Ребята с нашего двора

Левит Александр
Дворы начала шестидесятых годов прошлого века. Это был целый мир, вернее, большое количество отдельных, замкнутых миров, всеми тайнами которых владели только, жившие в них дети.

Если сейчас мы даже не всегда знаем по имени соседей, живущих с нами на одной лестничной площадке, то тогда жители одного двора были либо лучшими друзьями, либо заклятыми врагами. И именно в те далекие времена существовало такое уникальное понятие, как дворовое братство.

Драки между дворами случались не часто, но регулярно. Дрались двор на двор. Без особой жестокости, крови и травм. Причин я не помню. Скорее всего, дрались просто из спортивного интереса, так как правила были абсолютно спортивными - драться только руками или бороться. В лицо, ниже пояса и лежачего не бить, первая кровь - конец драке. До крови, обычно не доходило. Драка начиналась по команде одного из старших парней, пользовавшихся авторитетом у пацанов всей улицы. По его команде и заканчивалась.

Через два-три дня после драки мы снова, как ни в чем не бывало, дружили с ребятами из соседних дворов и ходили к ним в гости, а они к нам.
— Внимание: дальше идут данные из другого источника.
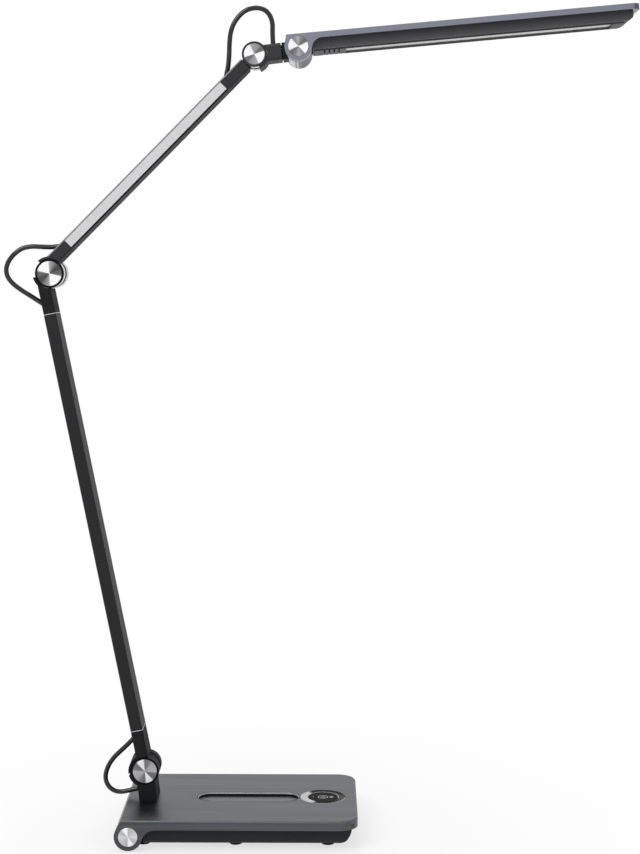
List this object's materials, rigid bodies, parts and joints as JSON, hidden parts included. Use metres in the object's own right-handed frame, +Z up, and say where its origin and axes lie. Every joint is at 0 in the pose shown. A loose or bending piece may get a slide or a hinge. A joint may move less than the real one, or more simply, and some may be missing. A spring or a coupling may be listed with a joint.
{
  "type": "folding desk lamp",
  "caption": "Folding desk lamp with a weighted flat base, two square arms on disc hinges, a swivel link and a slim rectangular light head.",
  "frame": {"origin": "on the surface that the lamp stands on, under the middle of the base plate", "axes": "+X from the post towards the head, +Y away from the viewer across the lamp, +Z up"},
  "size_m": [0.5893, 0.1504, 0.7821],
  "materials": {
    "gunmetal": "brushed, grain left to right",
    "head_shell": "satin",
    "black_tray": "matte",
    "head_case": "satin",
    "ballast_steel": "raw",
    "foot_rubber": "matte",
    "turned_aluminium": "turned, radial shine",
    "dark_chrome": "polished",
    "touch_black": "glossy",
    "circuit_board": "satin",
    "socket_black": "glossy",
    "zinc_steel": "plain",
    "black_casting": "satin",
    "black_cap": "satin",
    "black_bezel": "satin",
    "grey_tube": "satin anodised",
    "bright_panel": "satin",
    "silver_cheek": "satin",
    "diffuser_white": "satin",
    "guide_clear": "glossy",
    "reflector_white": "satin",
    "cable_black": "satin"
  },
  "bodies": {
    "base": {"base_cover": "gunmetal", "base_tray": "black_tray", "ballast_plate": "ballast_steel", "rubber_feet": "foot_rubber", "base_end_discs": "turned_aluminium", "touch_ring": "dark_chrome", "touch_glass": "touch_black", "slot_floor": "gunmetal", "control_board": "circuit_board", "dc_inlet": "socket_black", "base_screws": "zinc_steel", "post": "black_casting", "post_screws": "zinc_steel", "base_joint_bezels": "black_bezel", "base_joint_discs": "turned_aluminium", "base_joint_bolt": "zinc_steel", "base_cable_loop": "cable_black"},
    "lower_arm": {"lower_arm_tube": "grey_tube", "lower_arm_foot_cap": "black_cap", "lower_arm_elbow_cap": "black_cap", "base_joint_washers": "zinc_steel", "elbow_cheeks": "silver_cheek", "elbow_bezels": "black_bezel", "elbow_discs": "turned_aluminium", "elbow_bolt": "zinc_steel", "elbow_cable_loop": "cable_black"},
    "upper_arm": {"upper_arm_tube": "grey_tube", "upper_arm_panels": "bright_panel", "upper_arm_elbow_cap": "black_cap", "upper_arm_wrist_cap": "black_cap", "elbow_washers": "zinc_steel", "wrist_washers": "zinc_steel", "wrist_cable_loop": "cable_black"},
    "link": {"link_body": "black_casting", "wrist_cheeks": "silver_cheek", "wrist_bezels": "black_bezel", "wrist_discs": "turned_aluminium", "wrist_bolt": "zinc_steel"},
    "neck": {"neck": "black_casting", "neck_sleeve": "silver_cheek", "swivel_shaft": "zinc_steel", "swivel_washer": "zinc_steel", "head_washers": "zinc_steel"},
    "head": {"head_plate": "head_shell", "head_housing": "head_case", "light_frame": "head_case", "diffuser": "diffuser_white", "light_guide": "guide_clear", "led_strips": "circuit_board", "reflector": "reflector_white", "head_discs": "turned_aluminium", "head_bolt": "zinc_steel", "head_screws": "zinc_steel"}
  },
  "joints": [
    {"name": "base_tilt", "type": "hinge", "parent": "base", "child": "lower_arm", "pos_m": [-0.09336, 0, 0.0586], "axis": [0, 1, 0], "range_deg": [-5, 95], "deforming": ["base_cable_loop"]},
    {"name": "elbow_tilt", "type": "hinge", "parent": "lower_arm", "child": "upper_arm", "pos_m": [-0.17965, 0, 0.53342], "axis": [0, -1, 0], "range_deg": [-78, 52], "deforming": ["elbow_cable_loop"]},
    {"name": "wrist_tilt", "type": "hinge", "parent": "upper_arm", "child": "link", "pos_m": [0.01163, 0, 0.7357], "axis": [0, 1, 0], "range_deg": [-140, 20], "deforming": ["wrist_cable_loop"]},
    {"name": "head_swivel", "type": "hinge", "parent": "link", "child": "neck", "pos_m": [0.03694, 0, 0.73881], "axis": [0.9925, 0, 0.1219], "range_deg": [-90, 90]},
    {"name": "head_tilt", "type": "hinge", "parent": "neck", "child": "head", "pos_m": [0.05243, 0, 0.74071], "axis": [0, 1, 0], "range_deg": [-80, 80]}
  ]
}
Сколько детей жило в нашем доме - огромной кирпичной "сталинке", очень качественно построенной, когда страна стала немного отходить после войны, сказать не могу. Но, если в моем подъезде мне по старой памяти удалось вспомнить 26, то и в остальных четырех подъездах, наверно жили не менее ста мальчиков и девочек.
В доме были только трехкомнатные квартиры. В каждой жили по две семьи. Отдельной квартиры не было ни у кого.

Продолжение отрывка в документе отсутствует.